Modeling code records:
********
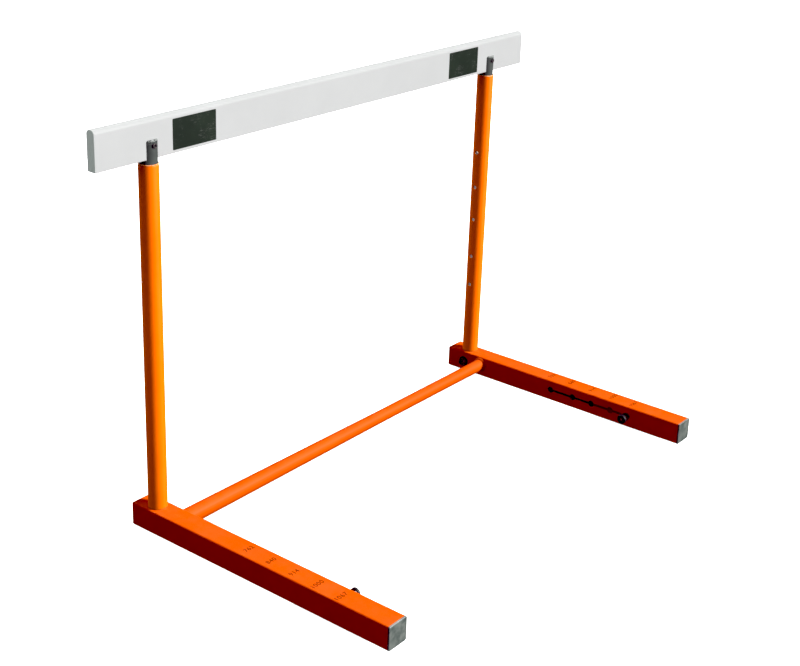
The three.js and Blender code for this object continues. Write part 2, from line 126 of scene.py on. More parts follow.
def piece(name, shape, material, body, nodes=()):
    """Makes a mesh object at the origin from a shape, with its faces turned outwards.

    Wear is 1 on an edge, more than 1 on a rim that rubs and on the forks' ear tops, where it paints
    a highlight, 0 away from it, a little below 0 at a sleeve's darker bottom edge and -1 on a
    tube's inner wall, which isn't painted. normals holds one array for each array of faces, with a
    normal for each corner; where it is None each point gets its soft normal.
    """
    points, groups, wear, normals = shape
    if volume(points, groups) < 0:
        groups = [faces[:, ::-1] for faces in groups]
        if normals is not None:
            normals = [normal[:, ::-1] for normal in normals]
    mesh = bpy.data.meshes.new(name)
    corners = [face for faces in groups for face in faces.tolist()]
    mesh.from_pydata((points * MM).tolist(), [], corners)
    mesh.polygons.foreach_set("use_smooth", np.ones(len(mesh.polygons), bool))
    edge = mesh.attributes.new("wear", "FLOAT", "POINT")
    edge.data.foreach_set("value", wear)
    if normals is None:
        mesh.normals_split_custom_set_from_vertices(soft_normals(points, groups).tolist())
    else:
        mesh.normals_split_custom_set(np.concatenate([n.reshape(-1, 3) for n in normals]).tolist())
    mesh.materials.append(material)
    made = bpy.data.objects.new(name, mesh)
    bpy.context.scene.collection.objects.link(made)
    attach(made, body)
    if nodes:
        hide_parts(*nodes)
    return made


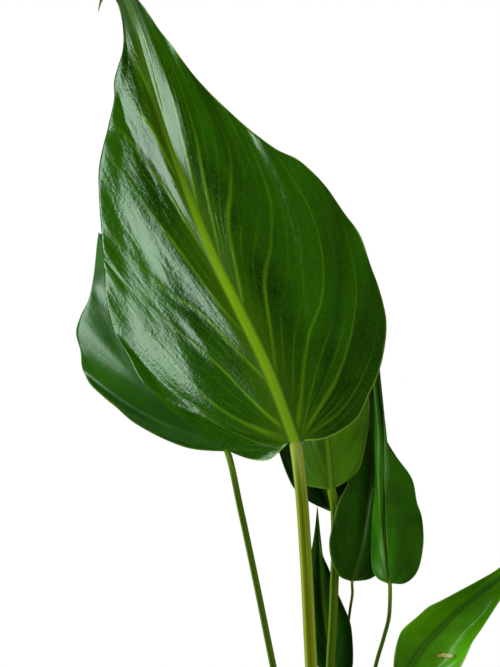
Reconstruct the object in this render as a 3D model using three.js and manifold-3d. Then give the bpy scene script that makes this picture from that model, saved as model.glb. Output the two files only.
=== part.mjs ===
********
[WHAT IS BEING ASKED]
Find the line containing "Reconstruct the object". Reproduce it exactly, along with every line after it through the last.

[THE OUTPUT]
Reconstruct the object in this render as a 3D model using three.js and manifold-3d. Then give the bpy scene script that makes this picture from that model, saved as model.glb. Output the two files only.
=== part.mjs ===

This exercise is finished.